You don’t have to only eat asparagus as a side to your dinner meal. Here are some other keto friendly foods you can pair with asparagus for a tasty snack:
Artichoke, arugula, butter, cashews, chives, eggs, farro, fava beans, garlic scapes, goat cheese, green garlic, hazelnuts, leeks, lemon, mint, mushrooms, onion, orange, parmesan, parsley, peas, Pecorino Romano, quinoa, radishes, ramps, scallions, shallots, sorrel, Taleggio, tarragon.
How should I select asparagus?
Green and purple spears should be brightly colored from tip to end with little or no white and no shriveled, dry ends.
Examine the tips and avoid any that show brown bruising or have started to unfurl: Tips that are no longer in a tight head have either been left too long in the ground or have gotten old. Check the cut ends for moisture, which is a sign of recent harvesting.
Avoid bunches with dry or split ends.
How should I store asparagus?
Use asparagus as soon as possible. Refrigerate in an open plastic bag. If the spears seem limp after prolonged storing, try rehydrating them before using: Trim a quarter inch off the ends and stand in cold water in the refrigerator until the spears become more firm, 30 to 60 minutes (the longer the better).
What is the best way to steam asparagus?
For green or purple asparagus, fill a skillet with water to a depth of ¼ inch. Add the asparagus, cover, and cook to tender-crisp, 4 to5 minutes for spears less than ½ inch in diameter, 5 to 6 minutes for jumbo asparagus. For white asparagus, place in water to a depth of ½ inch, and steam until tender, 8 to 15 minutes, depending on size; toss gently with Herb Butter.
Can you share any asparagus recipes?
Here is one of my favorite recipes:
Asparagus, Leek, and Herb Frittata with Fresh Goat Cheese
Whisk together 7 large eggs; 1 tablespoon each chopped fresh tarragon leaves, finely chopped fresh chives, and chopped fresh mint leaves; 1 teaspoon freshly grated lemon zest; ½ teaspoon Dijon mustard; ½ teaspoon fine sea salt; and ⅛ teaspoon freshly ground black pepper.
Heat 2 tablespoons olive oil in a medium- size, ovenproof, non-stick skillet over medium heat. Add 1 large leek, washed well, and patted dry, dark green tops discarded, sliced into ⅛-inch-thick half-moons, and cook, stirring often, until they begin to soften.

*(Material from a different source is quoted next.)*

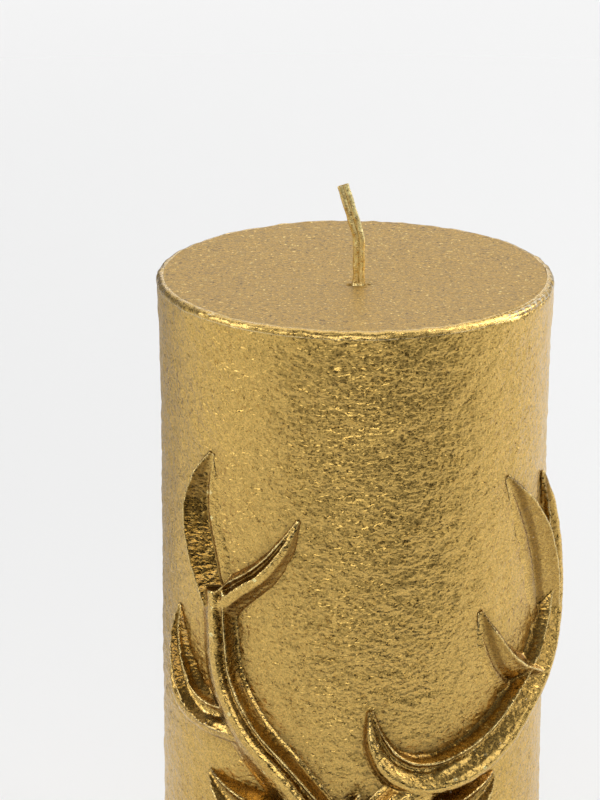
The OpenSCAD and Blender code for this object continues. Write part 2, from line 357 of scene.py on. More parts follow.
def gold_finish(
    name,
    deep,
    base,
    bright,
    *,
    roughness,
    wrinkle_depth,
    flecks,
    metal=1.0,
    wrinkle=WRINKLE,
    grain_depth=0.05 * MM,
    fold_detail=1,
    uneven=0.0,
    fleck_size=FLECK,
    fleck_share=0.0,
    cavity=0.8,
    painted_relief_shade=0.0,
    crest=0.0,
    sparkle=0.5,
    chips=0.0,
    coat=0.2,
):
    """Metallic lacquer: mottled and wrinkled, with mica sparkle and flecks, wear and painted highlight on
    crests, and painted shade in hollows.

    Deep, base and bright are its colours: deep for darker mottle and painted shade, base on flats, bright
    for light flecks and the painted highlight on crests. The painted relief shade darkens what its attribute
    marks, and chips bare the wax.
    """
    finish, tree, shader, place = new_finish(name)
    broad = cloud(tree, place, 9 * MM, 3)
    mottle = cloud(tree, place, 0.7 * MM, 4, 0.6)
    speck = cloud(tree, place, fleck_size, 3)
    mica = cells(tree, place, MICA)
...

Stir in ½ bunch asparagus, cut into 1- inch lengths, and another ¼ teaspoon salt and ⅛ teaspoon pepper, and cook, stirring occasionally, until just tender, 3 to 5 minutes.
Reduce the heat to medium low. Add the egg mixture and gently shake the pan to distribute. Cook, occasionally pulling the edges away from the pan with a silicone spatula, allowing uncooked egg to run underneath, until the edges are set and the center is just beginning to set (it should still be mostly runny), 8 to 10 minutes. Sprinkle ⅓ cup freshly crumbled goat cheese on.
Here is another great Keto asparagus recipe.
Asparagus constitutes a very keto-friendly food. As well as being very low in carbs, it’s also great for heart health and overall well-being. They are low in calories, taste fantastic and can be served up baked, steamed, roasted or raw. Have a serving alongside kale, green beans, any leafy green vegetable or bell peppers and you will be getting in a perfect keto-friendly meal.